A U.S. District judge has denied a motion by the developer of the Courtland Farm subdivision to reinstate federal and local permits to proceed with the development of 200 acres adjacent to Oatlands Plantation and the Banshee Reeks Nature Preserve.
Judge Claude Hilton also denied Friday a restraining order preventing the National Trust for Historic Preservation, the Piedmont Environmental Council and the Audubon Naturalist Society from contacting the U.S. Army Corps of Engineers and Loudoun County government officials concerning the project.
Courtland Farm-Loudoun LLC filed the motions after the Corps this month suspended a wetlands and stream-crossing permit needed for construction to continue on the 277-home development and a stop work order issued by Loudoun County. The Army is responsible under the Clean Water Act for protecting waterways and wetlands from development.
The suspension was part of a settlement with the National Trust and other groups, which sued the Corps in March to block construction. The lawsuit alleged that the Corps illegally issued a permit allowing construction on less than an acre of wetlands because it wrongly concluded that its actions would have "no effect" on the 1804 plantation.

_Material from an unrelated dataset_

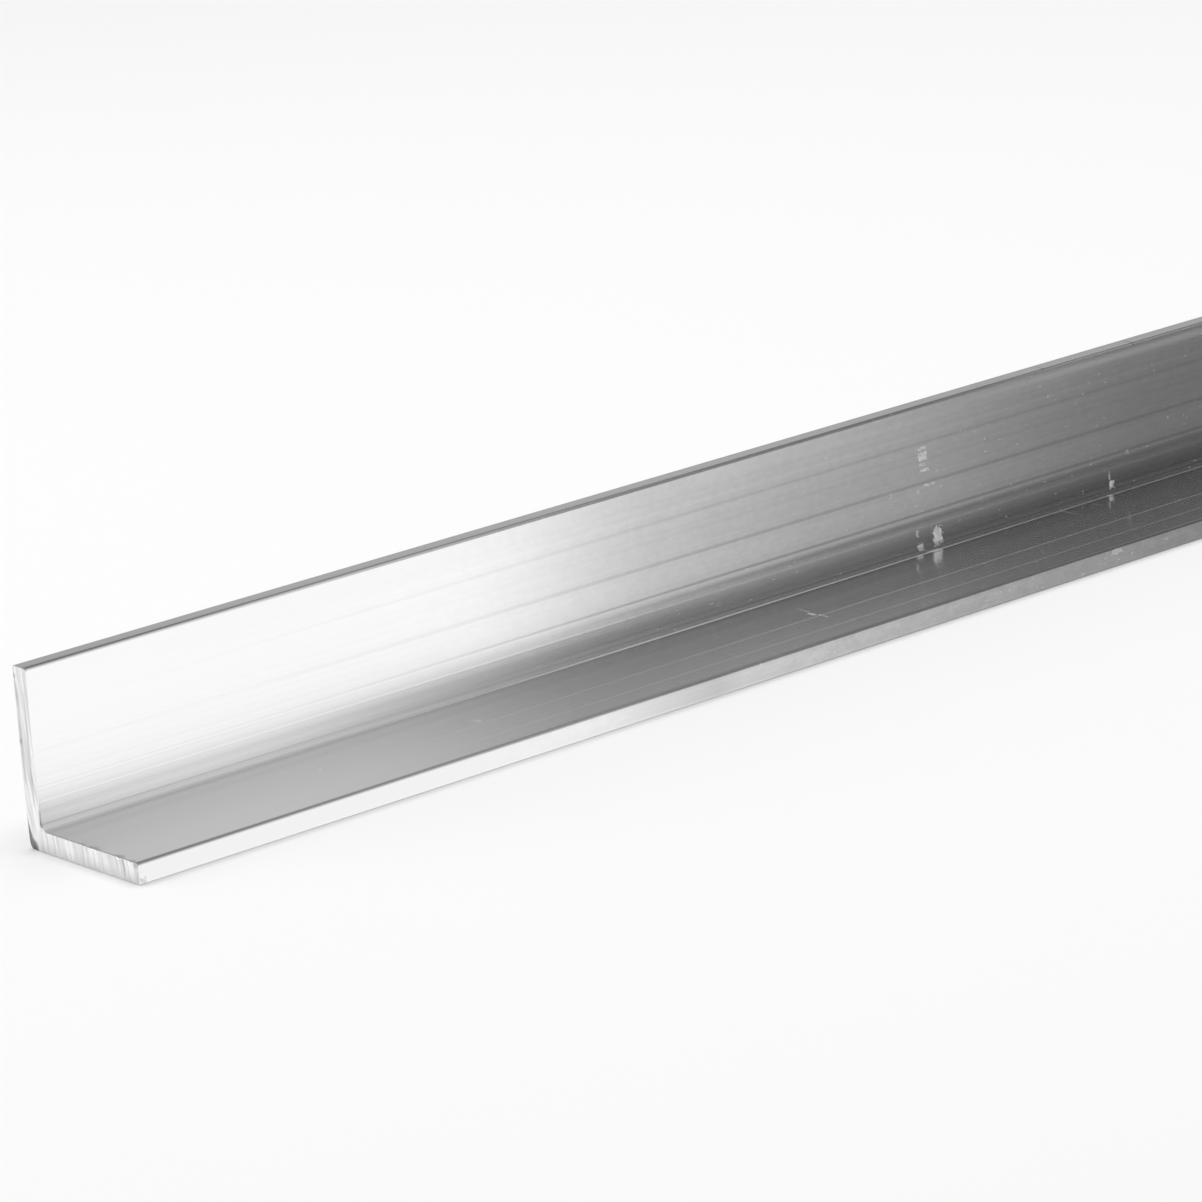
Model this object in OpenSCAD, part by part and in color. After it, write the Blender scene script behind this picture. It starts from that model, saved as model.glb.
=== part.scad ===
// Equal-leg aluminium angle, extruded in one piece and sawn square to length.
// X runs along the bar, the foot lies on the floor and reaches towards -Y,
// and the upright stands along the +Y side. Millimetres.

/* [Bar] */
// Length that the bar is sold in
bar_l = 300; // [50:10:3000]
// Outside width of each leg, measured over the heel
leg_w = 25; // [16:1:60]
// Thickness of both legs
wall_t = 3; // [2:0.1:6]

/* [Edges] */
// Radius of the root fillet between the two inside faces
root_r = 1.2; // [0.5:0.1:6]
// Radius that the die leaves on the outside of the heel
heel_r = 1; // [0.3:0.1:3]
// Radius on the four long edges of the two toes
toe_r = 0.4; // [0.1:0.05:0.9]

/* [Finish] */
// Colour of bare mill-finish aluminium
mill_colour = "#cdced0"; // [#cdced0, #b9babc, #dcdcdc]

/* [Hidden] */
$fn = 64;
// How far a cutter reaches past the face that it cuts
past = 1;

// What lies outside a round corner of radius r at the origin, with the metal towards +X and +Y
module corner_waste(r) {
  difference() {
    translate([-past, -past]) square(r + past);
    translate([r, r]) circle(r);
  }
}

// Metal that fills the inside corner at the origin, up to a concave arc of radius r
module root_fill(r) {
  difference() {
    square(r);
    translate([r, r]) circle(r);
  }
}

// The two legs with sharp edges, heel at the origin, foot along +X and upright along +Y
module sharp_legs() {
  square([leg_w, wall_t]);
  square([wall_t, leg_w]);
}

// The extruded section: sharp legs, less the rounded corners, with the root filled
module section() {
  difference() {
    sharp_legs();
    corner_waste(heel_r);
    translate([leg_w, 0]) rotate(90) corner_waste(toe_r);
    translate([leg_w, wall_t]) rotate(180) corner_waste(toe_r);
    translate([0, leg_w]) rotate(-90) corner_waste(toe_r);
    translate([wall_t, leg_w]) rotate(180) corner_waste(toe_r);
  }
  translate([wall_t, wall_t]) root_fill(root_r);
}

// The bar: the section pushed through its length, then laid along X with its box centred
module angle_bar() {
  color(mill_colour)
    translate([-bar_l / 2, leg_w / 2, 0])
      rotate([90, 0, 90])
        linear_extrude(bar_l)
          mirror([1, 0])
            section();
}

angle_bar();
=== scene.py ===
# %% [markdown]
# # A length of aluminium angle
#
# The object is one piece of raw stock: an equal-leg angle of 25 mm by 25 mm with a
# 3 mm wall. A maker pushes a hot billet through a steel die, stretches the bar
# straight and saws it to length, and does nothing else to it. The shop calls that
# mill finish. So the looks come from three things: the faint lines that the die
# drew along the bar, the coarse face that the saw left, and a few rubs from handling.
#
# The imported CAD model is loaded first. It gives the size and the place, and nothing
# here moves it. Blender works in metres, so a millimetre gets a name.

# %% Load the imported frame
from math import atan2, ceil, cos, exp, hypot, pi, radians, sin, tan

import bpy
from mathutils import Matrix, Vector
from mathutils.geometry import delaunay_2d_cdt
from mathutils.noise import noise


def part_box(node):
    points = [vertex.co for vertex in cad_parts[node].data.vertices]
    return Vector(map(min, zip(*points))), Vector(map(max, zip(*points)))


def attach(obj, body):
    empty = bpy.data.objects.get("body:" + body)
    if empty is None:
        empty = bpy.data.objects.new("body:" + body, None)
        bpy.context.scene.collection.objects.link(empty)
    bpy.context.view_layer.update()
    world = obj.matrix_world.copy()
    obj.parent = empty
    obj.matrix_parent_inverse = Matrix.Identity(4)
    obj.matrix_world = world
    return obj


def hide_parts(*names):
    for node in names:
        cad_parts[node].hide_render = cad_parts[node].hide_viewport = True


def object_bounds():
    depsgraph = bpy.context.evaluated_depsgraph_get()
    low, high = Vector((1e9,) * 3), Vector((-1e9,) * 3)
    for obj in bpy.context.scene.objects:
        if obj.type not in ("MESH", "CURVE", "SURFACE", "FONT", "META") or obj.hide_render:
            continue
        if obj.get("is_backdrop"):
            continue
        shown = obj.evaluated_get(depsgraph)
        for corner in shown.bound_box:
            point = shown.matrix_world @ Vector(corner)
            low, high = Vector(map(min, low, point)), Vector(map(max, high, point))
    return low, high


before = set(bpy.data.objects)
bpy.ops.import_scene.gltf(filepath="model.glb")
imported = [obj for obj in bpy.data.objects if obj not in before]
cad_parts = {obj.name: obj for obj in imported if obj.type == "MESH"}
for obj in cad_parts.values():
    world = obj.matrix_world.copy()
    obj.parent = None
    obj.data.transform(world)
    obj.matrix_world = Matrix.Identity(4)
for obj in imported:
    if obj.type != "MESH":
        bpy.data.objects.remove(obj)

MM = 0.001
cad_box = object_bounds()
low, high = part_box("angle_bar")
LENGTH = high.x - low.x
LEG = high.z - low.z
print(f"bar {LENGTH / MM:.1f} mm long, legs {LEG / MM:.1f} mm")

# %% [markdown]
# ## Standing where the photographer stood
#
# A long lens far away keeps the long edges almost parallel, and a short lens close
# by makes them run together. The edges in the picture run together only a little,
# which gives a long lens from most of a metre. The camera is turned by three plain
# angles: round to the right, down, and a slight roll.

# %% Camera
LENS = 171.46
FILM_WIDTH = 36
STANDPOINT = Vector((-536.25, -592.22, 227.58)) * MM
LOOKS_RIGHT = radians(38.751)
LOOKS_DOWN = radians(15.711)
ROLL = radians(4.874)


def add_object(name, data):
    """A new object in the scene that shows the data."""
    added = bpy.data.objects.new(name, data)
    bpy.context.scene.collection.objects.link(added)
    return added


camera_data = bpy.data.cameras.new("camera")
camera_data.lens = LENS
camera_data.sensor_width = FILM_WIDTH
camera_data.clip_start = 0.05
camera = add_object("camera", camera_data)
turn_right = Matrix.Rotation(-LOOKS_RIGHT, 4, "Z")
tip_down = Matrix.Rotation(pi / 2 - LOOKS_DOWN, 4, "X")
roll_over = Matrix.Rotation(-ROLL, 4, "Z")
camera.matrix_world = Matrix.Translation(STANDPOINT) @ turn_right @ tip_down @ roll_over
bpy.context.scene.camera = camera
print("camera looks along", (camera.matrix_world.to_3x3() @ Vector((0, 0, -1))).to_tuple(3))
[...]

At issue was whether the Corps should have considered the effect of the entire development on Oatlands or just the impact of disturbing the wetlands.
As part of the settlement, the Corps called for "re-opening the consultative process" to determine the subdivision's impact on Oatlands.
"The judge's ruling [Friday] will allow the Army Corps of Engineers to proceed with the full review of the proposed development's impacts on Oatlands and other historic resources and ways that those impacts can be avoided and mitigated," said Christopher Miller, president of the Piedmont Environmental Council. "It enables all parties to continue the process agreed upon by the Army Corps of Engineers."